Growing regulatory stringency, widening corporate net-zero commitments, and the emergence of internationally linked trading mechanisms are jointly reshaping price discovery and driving sustained demand across the compliance carbon credit market. Europe currently dominates the market; however, the Asia-Pacific region is experiencing a rapid shift in geographic demand as China, South Korea, and New Zealand implement national schemes. Renewable Energy Certificates hold a 41.5% share by credit type, although Nature-based Forestry and Land-Use Offsets are gaining momentum, with a 45.3% trajectory, buoyed by premium pricing for removal-focused assets. Energy and Utilities account for 63.6% of procurement, reflecting power generators’ direct exposure to cap-and-trade rules. Meanwhile, transportation exhibits the fastest growth, driven by CORSIA and maritime decarbonization mandates. Parallel growth in futures and forwards signals a maturing derivatives layer that is drawing new liquidity providers into the compliance carbon credit market.
Key Report Takeaways
- By credit type, Renewable Energy Certificates held 41.5% of the compliance carbon credit market share in 2024, whereas Forestry and Land-Use Offsets are projected to expand at a 45.3% CAGR through 2030.

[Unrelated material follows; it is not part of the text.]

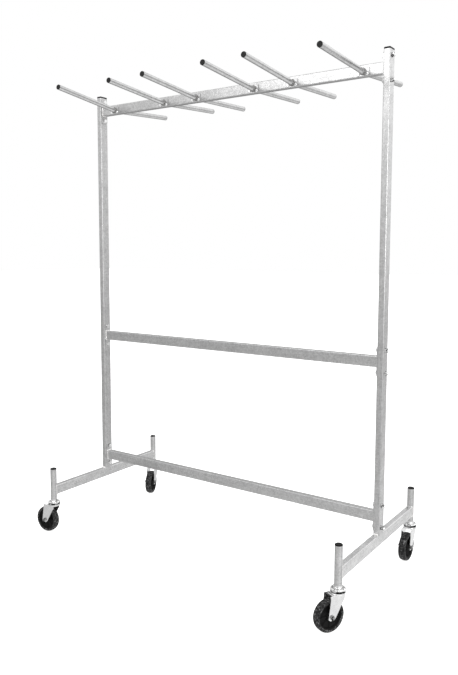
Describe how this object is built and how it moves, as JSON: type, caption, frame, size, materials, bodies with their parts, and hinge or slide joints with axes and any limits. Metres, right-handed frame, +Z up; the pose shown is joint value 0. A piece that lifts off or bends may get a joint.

- By compliance scheme, EU-ETS allowances commanded a 74.8% share of the compliance carbon credit market size in 2024; emerging “Others” schemes are forecast to grow at a 50.7% annual rate to 2030.
- By delivery method, spot transactions captured 60.2% of the revenue in 2024, while futures and forwards contracts are poised to grow at a 43.5% CAGR between 2025 and 2030.
- By end user, the Energy and Utilities segment led with a 63.6% share in 2024, while transportation recorded the highest 46.4% CAGR outlook.
- By geography, Europe dominates with a 77.4% revenue share in 2024; the Asia-Pacific region is projected to post the fastest growth, with a 44.8% CAGR from 2024 to 2030.
Global Compliance Carbon Credit Market Trends and Insights
Drivers Impact Analysis
| Driver | (~) % Impact on CAGR Forecast | Geographic Relevance | Impact Timeline |
|---|---|---|---|
| Expanding stringency of cap-and-trade programmes | 6.20% | Global, with EU and Asia-Pacific leading | Medium term (2-4 years) |
| Increasing corporate net-zero commitments | 8.40% | Global, concentrated in North America & EU | Long term (≥ 4 years) |
| Carbon-border adjustments spur demand | 7.10% | EU core, spillover to trading partners globally | Short term (≤ 2 years) |
| Article-6 bilateral trading uptake | 5.80% | Asia-Pacific core, expanding to Latin America | Medium term (2-4 years) |
| Digital MRV accelerates credit issuance | 4.70% | Global, with early adoption in developed markets | Short term (≤ 2 years) |
| Financial-institution participation boosts liquidity | 2.30% | North America & EU, expanding to Asia-Pacific | Long term (≥ 4 years) |
| Source: Mordor Intelligence | |||
Expanding Stringency of Cap-and-Trade Programmes
Mandatory carbon ceilings are tightening across every major jurisdiction, generating structural demand within the compliance carbon credit market. China’s March 2025 inclusion of cement, steel, and aluminum adds 3 billion t CO₂e to regulated coverage, while the EU’s Market Stability Reserve has withdrawn more than 2.3 billion allowances since 2024, anchoring price floors.[1]Asia Society Policy Institute, “China Expands National ETS to Heavy Industry,” asiasociety.org Brazil’s 2024 SBCE law establishes compulsory trading for high-emitting industries by 2030, and India’s CCTS rules lay the groundwork for exchange-based compliance trading from 2026. The UK confirmation in May 2025 that it will link with the EU ETS shows that once installed, cap-and-trade systems rarely reverse course. Collectively, these moves lock in a progressively tighter emissions budget that underpins long-run value in the compliance carbon credit market.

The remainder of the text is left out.